Would you quote the material below in full and unchanged?

-- START OF Collected material --

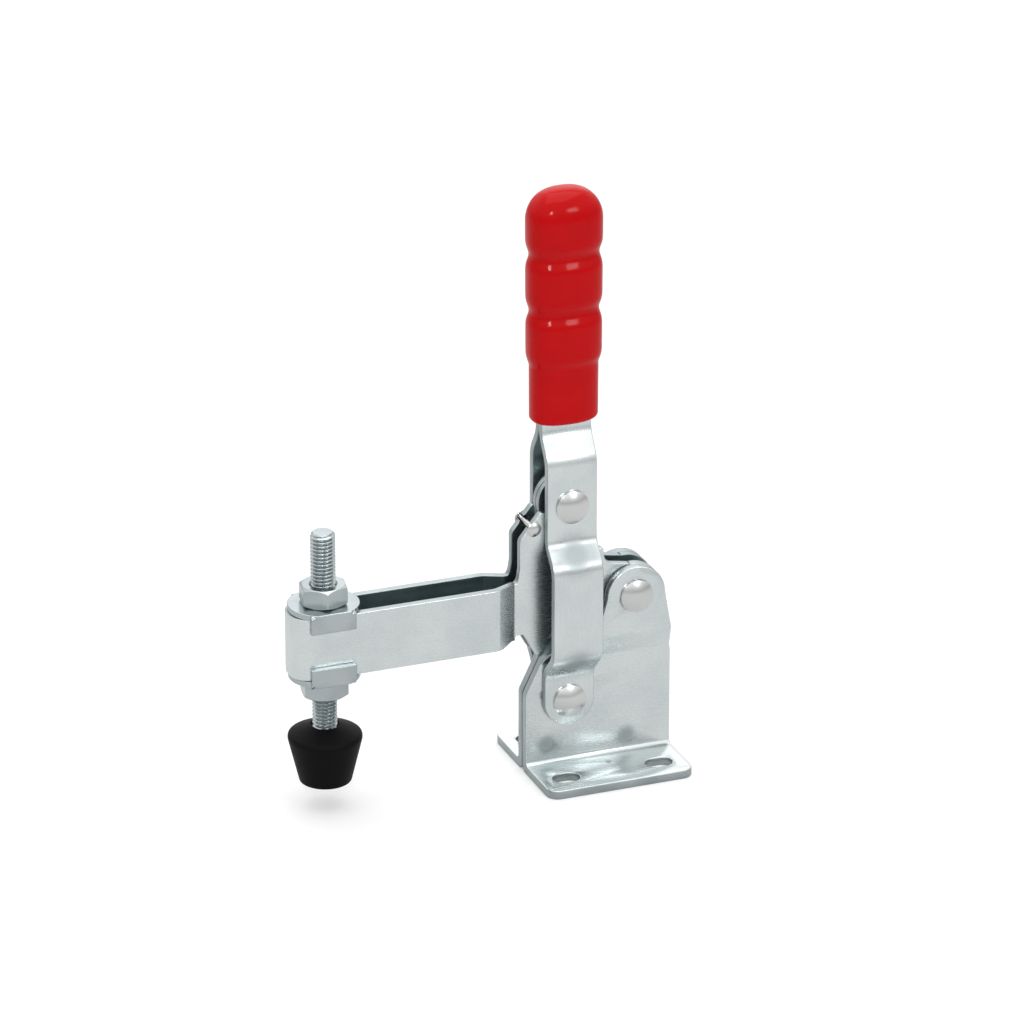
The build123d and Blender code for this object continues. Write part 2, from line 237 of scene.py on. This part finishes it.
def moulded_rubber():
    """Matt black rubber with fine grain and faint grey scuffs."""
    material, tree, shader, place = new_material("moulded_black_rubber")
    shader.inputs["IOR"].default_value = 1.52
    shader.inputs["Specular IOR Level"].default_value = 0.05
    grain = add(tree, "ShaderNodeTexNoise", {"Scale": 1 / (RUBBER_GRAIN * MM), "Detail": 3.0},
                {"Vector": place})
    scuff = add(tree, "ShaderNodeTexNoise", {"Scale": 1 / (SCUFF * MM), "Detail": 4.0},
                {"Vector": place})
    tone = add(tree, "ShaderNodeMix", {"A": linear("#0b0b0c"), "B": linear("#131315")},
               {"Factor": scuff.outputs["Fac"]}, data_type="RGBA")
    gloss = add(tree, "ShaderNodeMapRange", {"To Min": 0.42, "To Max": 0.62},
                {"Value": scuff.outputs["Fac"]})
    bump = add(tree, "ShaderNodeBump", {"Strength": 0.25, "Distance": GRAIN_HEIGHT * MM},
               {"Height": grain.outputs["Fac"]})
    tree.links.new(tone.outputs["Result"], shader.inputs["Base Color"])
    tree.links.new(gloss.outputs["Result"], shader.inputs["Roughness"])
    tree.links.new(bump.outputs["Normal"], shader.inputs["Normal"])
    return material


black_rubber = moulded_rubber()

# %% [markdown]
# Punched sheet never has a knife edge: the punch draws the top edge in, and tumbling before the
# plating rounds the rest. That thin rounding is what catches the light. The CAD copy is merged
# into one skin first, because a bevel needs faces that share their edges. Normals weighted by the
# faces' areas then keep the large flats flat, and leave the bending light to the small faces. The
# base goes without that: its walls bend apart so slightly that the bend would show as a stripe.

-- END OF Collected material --

Reply:
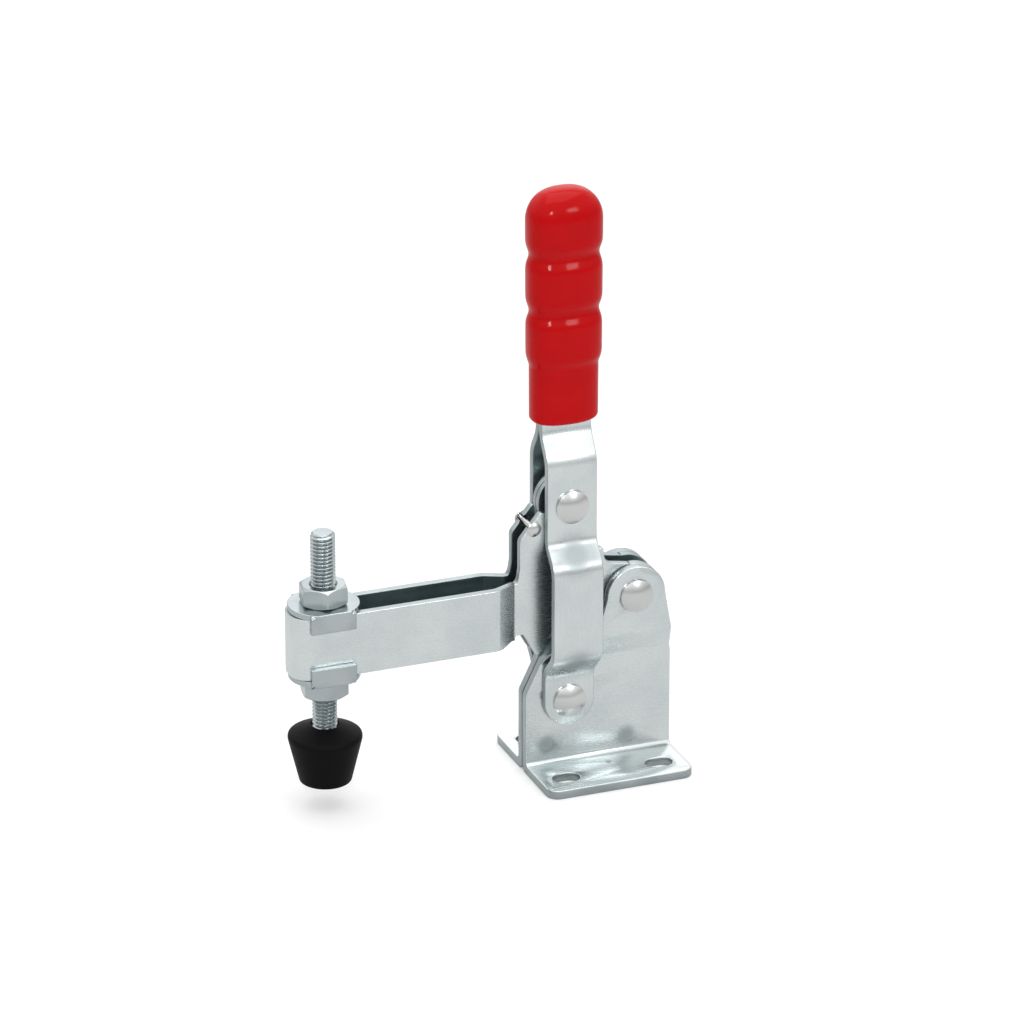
The build123d and Blender code for this object continues. Write part 2, from line 237 of scene.py on. This part finishes it.
def moulded_rubber():
    """Matt black rubber with fine grain and faint grey scuffs."""
    material, tree, shader, place = new_material("moulded_black_rubber")
    shader.inputs["IOR"].default_value = 1.52
    shader.inputs["Specular IOR Level"].default_value = 0.05
    grain = add(tree, "ShaderNodeTexNoise", {"Scale": 1 / (RUBBER_GRAIN * MM), "Detail": 3.0},
                {"Vector": place})
    scuff = add(tree, "ShaderNodeTexNoise", {"Scale": 1 / (SCUFF * MM), "Detail": 4.0},
                {"Vector": place})
    tone = add(tree, "ShaderNodeMix", {"A": linear("#0b0b0c"), "B": linear("#131315")},
               {"Factor": scuff.outputs["Fac"]}, data_type="RGBA")
    gloss = add(tree, "ShaderNodeMapRange", {"To Min": 0.42, "To Max": 0.62},
                {"Value": scuff.outputs["Fac"]})
    bump = add(tree, "ShaderNodeBump", {"Strength": 0.25, "Distance": GRAIN_HEIGHT * MM},
               {"Height": grain.outputs["Fac"]})
    tree.links.new(tone.outputs["Result"], shader.inputs["Base Color"])
    tree.links.new(gloss.outputs["Result"], shader.inputs["Roughness"])
    tree.links.new(bump.outputs["Normal"], shader.inputs["Normal"])
    return material


black_rubber = moulded_rubber()

# %% [markdown]
# Punched sheet never has a knife edge: the punch draws the top edge in, and tumbling before the
# plating rounds the rest. That thin rounding is what catches the light. The CAD copy is merged
# into one skin first, because a bevel needs faces that share their edges. Normals weighted by the
# faces' areas then keep the large flats flat, and leave the bending light to the small faces. The
# base goes without that: its walls bend apart so slightly that the bend would show as a stripe.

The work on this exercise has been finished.